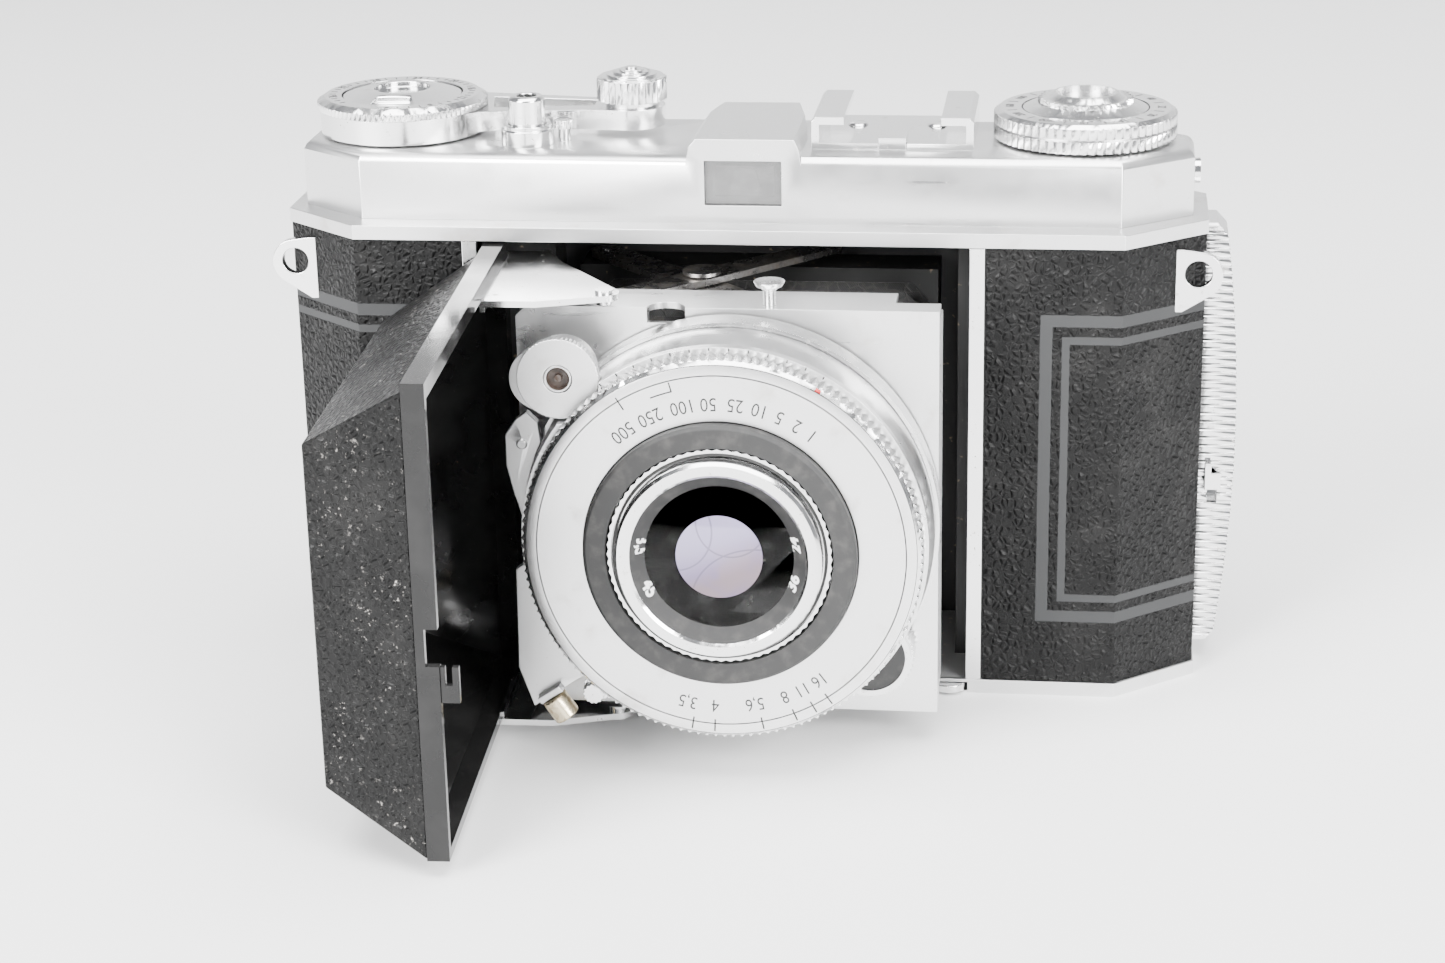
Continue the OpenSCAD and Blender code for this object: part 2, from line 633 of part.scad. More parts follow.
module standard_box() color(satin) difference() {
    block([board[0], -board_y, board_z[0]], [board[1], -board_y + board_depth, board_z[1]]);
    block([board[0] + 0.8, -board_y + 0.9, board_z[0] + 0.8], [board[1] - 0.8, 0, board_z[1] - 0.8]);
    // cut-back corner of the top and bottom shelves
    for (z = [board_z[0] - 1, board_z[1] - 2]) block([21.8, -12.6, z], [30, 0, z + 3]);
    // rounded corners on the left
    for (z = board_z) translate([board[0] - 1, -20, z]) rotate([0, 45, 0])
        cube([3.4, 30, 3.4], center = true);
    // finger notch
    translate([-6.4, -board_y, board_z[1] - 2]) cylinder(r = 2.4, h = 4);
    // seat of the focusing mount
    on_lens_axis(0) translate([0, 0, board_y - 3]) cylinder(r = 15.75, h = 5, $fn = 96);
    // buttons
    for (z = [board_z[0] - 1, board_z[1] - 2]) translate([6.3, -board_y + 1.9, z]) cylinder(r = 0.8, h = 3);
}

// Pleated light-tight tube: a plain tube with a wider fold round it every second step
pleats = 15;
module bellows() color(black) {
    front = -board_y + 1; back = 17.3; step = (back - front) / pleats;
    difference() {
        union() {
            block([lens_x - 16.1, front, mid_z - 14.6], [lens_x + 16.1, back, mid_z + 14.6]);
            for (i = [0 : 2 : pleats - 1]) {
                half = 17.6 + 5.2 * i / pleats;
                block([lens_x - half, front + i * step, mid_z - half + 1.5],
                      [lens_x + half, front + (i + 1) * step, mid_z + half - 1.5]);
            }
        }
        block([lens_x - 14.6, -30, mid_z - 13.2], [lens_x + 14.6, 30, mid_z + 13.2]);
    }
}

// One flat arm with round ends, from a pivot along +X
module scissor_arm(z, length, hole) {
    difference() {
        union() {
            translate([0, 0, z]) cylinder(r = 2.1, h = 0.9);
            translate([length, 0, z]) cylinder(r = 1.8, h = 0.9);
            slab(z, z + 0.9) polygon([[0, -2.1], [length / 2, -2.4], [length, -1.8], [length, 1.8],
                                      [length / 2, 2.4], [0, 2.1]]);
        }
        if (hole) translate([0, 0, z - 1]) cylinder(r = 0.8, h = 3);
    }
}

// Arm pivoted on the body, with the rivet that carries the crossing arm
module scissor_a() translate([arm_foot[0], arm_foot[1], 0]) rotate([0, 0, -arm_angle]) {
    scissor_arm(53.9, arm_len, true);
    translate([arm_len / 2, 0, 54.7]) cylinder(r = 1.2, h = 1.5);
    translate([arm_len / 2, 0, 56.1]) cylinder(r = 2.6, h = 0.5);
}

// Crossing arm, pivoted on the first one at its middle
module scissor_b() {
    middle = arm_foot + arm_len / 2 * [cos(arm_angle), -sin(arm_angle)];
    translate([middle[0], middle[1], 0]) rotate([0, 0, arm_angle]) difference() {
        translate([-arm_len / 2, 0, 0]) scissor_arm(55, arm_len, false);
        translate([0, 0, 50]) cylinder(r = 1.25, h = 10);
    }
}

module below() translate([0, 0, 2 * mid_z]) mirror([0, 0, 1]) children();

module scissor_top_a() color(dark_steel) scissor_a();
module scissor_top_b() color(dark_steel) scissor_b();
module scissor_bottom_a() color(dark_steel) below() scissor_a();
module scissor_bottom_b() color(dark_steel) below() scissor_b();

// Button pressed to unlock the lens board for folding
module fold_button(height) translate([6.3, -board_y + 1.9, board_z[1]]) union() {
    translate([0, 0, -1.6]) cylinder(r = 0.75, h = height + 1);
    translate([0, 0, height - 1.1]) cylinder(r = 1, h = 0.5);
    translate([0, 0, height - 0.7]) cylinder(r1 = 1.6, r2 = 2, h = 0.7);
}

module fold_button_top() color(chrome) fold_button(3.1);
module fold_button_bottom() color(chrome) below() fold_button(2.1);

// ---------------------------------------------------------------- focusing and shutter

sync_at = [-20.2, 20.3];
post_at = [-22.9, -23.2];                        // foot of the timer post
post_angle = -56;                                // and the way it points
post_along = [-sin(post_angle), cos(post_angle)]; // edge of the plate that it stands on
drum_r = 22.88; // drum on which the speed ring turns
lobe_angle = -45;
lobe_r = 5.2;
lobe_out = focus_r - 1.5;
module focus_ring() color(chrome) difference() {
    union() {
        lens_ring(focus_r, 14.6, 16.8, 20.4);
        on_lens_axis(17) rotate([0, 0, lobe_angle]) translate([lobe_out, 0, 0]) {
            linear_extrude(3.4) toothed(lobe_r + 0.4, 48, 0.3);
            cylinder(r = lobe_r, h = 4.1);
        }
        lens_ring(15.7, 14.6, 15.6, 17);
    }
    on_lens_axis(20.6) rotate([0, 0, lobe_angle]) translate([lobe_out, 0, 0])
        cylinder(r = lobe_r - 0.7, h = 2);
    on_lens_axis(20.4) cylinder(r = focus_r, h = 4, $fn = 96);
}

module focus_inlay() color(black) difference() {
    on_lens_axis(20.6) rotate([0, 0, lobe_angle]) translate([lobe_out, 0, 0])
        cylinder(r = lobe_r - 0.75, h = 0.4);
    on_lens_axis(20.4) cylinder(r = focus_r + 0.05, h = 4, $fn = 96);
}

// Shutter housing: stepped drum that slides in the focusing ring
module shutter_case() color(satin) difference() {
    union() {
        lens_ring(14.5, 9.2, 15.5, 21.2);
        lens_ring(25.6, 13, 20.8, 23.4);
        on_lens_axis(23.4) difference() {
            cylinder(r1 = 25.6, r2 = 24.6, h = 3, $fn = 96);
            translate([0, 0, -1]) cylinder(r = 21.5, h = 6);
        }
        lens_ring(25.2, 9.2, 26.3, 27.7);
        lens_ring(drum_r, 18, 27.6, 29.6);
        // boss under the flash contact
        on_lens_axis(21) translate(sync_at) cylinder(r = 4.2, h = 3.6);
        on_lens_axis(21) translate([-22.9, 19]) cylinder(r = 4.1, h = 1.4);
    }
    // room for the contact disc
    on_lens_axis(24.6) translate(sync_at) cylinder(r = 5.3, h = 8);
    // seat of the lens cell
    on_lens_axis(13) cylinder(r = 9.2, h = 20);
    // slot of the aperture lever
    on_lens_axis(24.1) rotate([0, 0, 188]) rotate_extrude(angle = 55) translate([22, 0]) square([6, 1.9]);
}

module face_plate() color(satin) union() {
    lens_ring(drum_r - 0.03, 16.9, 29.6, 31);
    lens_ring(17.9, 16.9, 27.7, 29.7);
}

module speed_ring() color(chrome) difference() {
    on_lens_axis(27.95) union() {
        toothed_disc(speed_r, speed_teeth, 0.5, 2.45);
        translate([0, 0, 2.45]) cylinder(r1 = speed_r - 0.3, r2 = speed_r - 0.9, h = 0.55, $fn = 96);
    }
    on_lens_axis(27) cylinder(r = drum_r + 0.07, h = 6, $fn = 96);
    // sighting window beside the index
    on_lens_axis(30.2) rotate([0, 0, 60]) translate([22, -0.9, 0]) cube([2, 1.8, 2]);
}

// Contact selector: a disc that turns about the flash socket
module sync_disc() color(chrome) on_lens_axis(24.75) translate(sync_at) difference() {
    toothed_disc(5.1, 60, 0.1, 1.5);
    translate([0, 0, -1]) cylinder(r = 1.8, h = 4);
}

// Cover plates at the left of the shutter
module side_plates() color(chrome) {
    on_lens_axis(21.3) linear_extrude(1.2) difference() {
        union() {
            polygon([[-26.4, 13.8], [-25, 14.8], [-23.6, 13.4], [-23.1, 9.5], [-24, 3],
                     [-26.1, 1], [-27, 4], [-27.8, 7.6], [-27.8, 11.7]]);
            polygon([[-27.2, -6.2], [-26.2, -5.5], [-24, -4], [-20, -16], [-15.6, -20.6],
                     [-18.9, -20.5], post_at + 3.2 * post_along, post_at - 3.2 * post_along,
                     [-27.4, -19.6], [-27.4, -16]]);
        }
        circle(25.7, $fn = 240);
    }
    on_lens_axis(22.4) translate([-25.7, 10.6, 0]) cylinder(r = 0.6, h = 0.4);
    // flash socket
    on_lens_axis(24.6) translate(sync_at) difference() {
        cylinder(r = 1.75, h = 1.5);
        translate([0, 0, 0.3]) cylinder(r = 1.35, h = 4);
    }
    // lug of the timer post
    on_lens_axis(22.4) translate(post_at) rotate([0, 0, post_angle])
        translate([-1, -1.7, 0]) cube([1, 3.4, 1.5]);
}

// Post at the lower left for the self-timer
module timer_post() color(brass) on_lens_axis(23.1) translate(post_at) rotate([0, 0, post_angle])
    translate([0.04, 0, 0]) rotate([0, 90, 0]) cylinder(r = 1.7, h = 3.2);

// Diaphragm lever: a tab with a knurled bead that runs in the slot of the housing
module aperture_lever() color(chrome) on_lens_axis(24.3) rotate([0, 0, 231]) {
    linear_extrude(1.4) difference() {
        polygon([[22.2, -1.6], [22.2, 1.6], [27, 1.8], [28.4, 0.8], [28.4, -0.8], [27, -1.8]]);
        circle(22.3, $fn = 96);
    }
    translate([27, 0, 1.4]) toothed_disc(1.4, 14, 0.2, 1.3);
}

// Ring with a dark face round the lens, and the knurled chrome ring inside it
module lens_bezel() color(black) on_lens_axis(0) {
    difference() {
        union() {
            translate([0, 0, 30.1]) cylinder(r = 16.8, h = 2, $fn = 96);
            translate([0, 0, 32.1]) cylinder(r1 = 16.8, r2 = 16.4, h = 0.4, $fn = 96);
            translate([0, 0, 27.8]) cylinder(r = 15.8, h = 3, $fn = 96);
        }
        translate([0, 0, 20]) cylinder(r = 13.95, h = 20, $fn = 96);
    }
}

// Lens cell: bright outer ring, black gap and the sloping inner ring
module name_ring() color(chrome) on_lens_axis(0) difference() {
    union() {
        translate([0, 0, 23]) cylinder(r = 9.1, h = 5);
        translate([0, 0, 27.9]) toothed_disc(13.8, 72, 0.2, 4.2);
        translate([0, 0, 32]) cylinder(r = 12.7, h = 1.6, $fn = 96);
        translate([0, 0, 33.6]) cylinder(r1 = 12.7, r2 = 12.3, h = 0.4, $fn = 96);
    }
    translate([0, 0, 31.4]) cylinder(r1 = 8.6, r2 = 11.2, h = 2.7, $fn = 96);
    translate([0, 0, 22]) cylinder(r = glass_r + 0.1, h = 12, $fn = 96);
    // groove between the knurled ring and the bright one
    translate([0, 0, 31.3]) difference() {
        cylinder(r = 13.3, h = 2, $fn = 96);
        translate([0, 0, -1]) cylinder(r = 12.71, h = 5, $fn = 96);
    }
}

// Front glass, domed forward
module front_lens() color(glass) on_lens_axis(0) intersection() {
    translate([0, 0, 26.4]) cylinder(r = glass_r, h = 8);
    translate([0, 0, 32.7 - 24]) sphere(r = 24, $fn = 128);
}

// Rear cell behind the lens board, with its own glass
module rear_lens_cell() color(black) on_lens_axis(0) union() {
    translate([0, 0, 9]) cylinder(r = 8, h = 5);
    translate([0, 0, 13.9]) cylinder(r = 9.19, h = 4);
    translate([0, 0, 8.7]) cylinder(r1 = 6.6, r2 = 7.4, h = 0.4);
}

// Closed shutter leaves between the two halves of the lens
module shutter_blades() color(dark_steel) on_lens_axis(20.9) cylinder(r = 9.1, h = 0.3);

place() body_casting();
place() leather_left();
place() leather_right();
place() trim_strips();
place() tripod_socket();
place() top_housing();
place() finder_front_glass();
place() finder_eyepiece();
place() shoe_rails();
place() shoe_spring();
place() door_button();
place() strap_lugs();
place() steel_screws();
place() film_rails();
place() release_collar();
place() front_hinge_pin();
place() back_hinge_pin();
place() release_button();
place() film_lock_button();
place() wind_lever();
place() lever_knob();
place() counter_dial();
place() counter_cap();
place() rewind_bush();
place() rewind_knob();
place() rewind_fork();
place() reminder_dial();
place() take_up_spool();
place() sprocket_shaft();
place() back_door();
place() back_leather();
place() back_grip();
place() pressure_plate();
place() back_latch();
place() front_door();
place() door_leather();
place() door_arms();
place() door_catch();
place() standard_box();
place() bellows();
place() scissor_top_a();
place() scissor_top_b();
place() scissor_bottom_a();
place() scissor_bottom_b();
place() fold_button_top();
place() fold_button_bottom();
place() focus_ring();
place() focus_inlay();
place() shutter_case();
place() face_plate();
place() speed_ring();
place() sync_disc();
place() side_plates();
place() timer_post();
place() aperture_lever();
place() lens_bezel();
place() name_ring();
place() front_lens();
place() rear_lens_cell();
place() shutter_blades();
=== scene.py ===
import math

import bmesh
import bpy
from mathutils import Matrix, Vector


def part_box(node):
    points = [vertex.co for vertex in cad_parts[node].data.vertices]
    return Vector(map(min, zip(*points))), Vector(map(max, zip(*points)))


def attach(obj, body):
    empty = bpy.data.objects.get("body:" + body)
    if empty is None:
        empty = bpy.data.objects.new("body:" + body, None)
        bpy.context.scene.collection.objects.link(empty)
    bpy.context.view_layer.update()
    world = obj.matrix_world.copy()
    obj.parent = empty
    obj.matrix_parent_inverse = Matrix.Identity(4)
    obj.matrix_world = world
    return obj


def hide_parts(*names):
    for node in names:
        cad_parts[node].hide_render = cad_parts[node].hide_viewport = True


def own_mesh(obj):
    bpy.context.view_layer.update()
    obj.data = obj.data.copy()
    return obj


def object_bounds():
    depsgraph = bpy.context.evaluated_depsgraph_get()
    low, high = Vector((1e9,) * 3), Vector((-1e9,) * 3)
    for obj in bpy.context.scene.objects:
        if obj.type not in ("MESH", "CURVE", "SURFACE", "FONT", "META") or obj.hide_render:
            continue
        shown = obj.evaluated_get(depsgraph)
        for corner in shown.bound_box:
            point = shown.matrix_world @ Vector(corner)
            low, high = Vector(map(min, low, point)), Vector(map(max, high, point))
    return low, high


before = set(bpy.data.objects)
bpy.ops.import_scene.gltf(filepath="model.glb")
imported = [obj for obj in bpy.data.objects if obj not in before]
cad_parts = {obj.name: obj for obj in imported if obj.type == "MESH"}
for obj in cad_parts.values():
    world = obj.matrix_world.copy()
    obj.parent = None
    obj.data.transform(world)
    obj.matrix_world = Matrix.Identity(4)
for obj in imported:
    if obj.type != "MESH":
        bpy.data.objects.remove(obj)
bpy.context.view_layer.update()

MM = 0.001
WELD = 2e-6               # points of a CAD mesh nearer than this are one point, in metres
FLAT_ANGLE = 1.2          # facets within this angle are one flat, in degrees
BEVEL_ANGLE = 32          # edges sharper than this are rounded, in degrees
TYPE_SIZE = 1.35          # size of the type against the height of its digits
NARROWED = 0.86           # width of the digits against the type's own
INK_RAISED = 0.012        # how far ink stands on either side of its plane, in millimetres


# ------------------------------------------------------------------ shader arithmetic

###

▶ [Aim of the exercise]: Which lines of the data include "objects"? Copy each of them.

▶ [Written answer]:
    empty = bpy.data.objects.get("body:" + body)
        empty = bpy.data.objects.new("body:" + body, None)
        bpy.context.scene.collection.objects.link(empty)
    for obj in bpy.context.scene.objects:
before = set(bpy.data.objects)
imported = [obj for obj in bpy.data.objects if obj not in before]
        bpy.data.objects.remove(obj)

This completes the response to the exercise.